How I Paint the Light of Late Afternoon in Alexander Valley

The light in Alexander Valley at around four in the afternoon in late summer is something I've never seen anywhere else. It comes in low and almost horizontal, the way light only does in the hour before sunset, and it hits the vine rows at an angle that turns each leaf into a tiny lamp. The whole valley glows from within. Shadows go long and blue-purple. The sky above the ridgeline shifts through amber into something that painters call "atmospheric perspective" but that everyone else just calls breathtaking.

I've painted Alexander Valley more times than I can count, and the light is different every time — different season, different weather, different hour, different position of the sun. That's what keeps bringing me back. It's not a place so much as an event, and every day the event is different.
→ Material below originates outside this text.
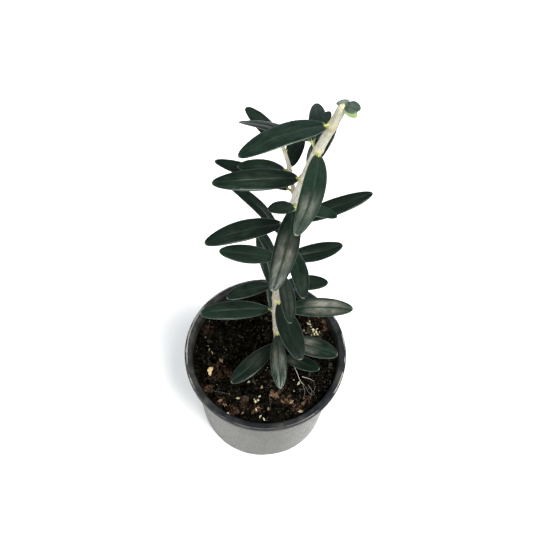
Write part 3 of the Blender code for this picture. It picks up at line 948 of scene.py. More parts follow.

The technical challenge of painting this kind of light is in the shadows. Most beginning painters paint shadows too dark and too neutral — a muddy grey-brown that deadens everything around it. But shadows in warm late-afternoon light are actually quite saturated. They go violet, blue-green, sometimes almost magenta. The key is to paint them with color — cool and luminous — so they push the warm sunlit areas forward by contrast.

Alexander Valley I and II were painted at roughly the same location, about a year apart. The first was a warm autumn afternoon with a slight haze. The second was clearer, earlier in the season, with more blue in the sky. Same valley, same vines, completely different emotional territory. That's what light does. It doesn't just illuminate a scene — it determines how you feel about it.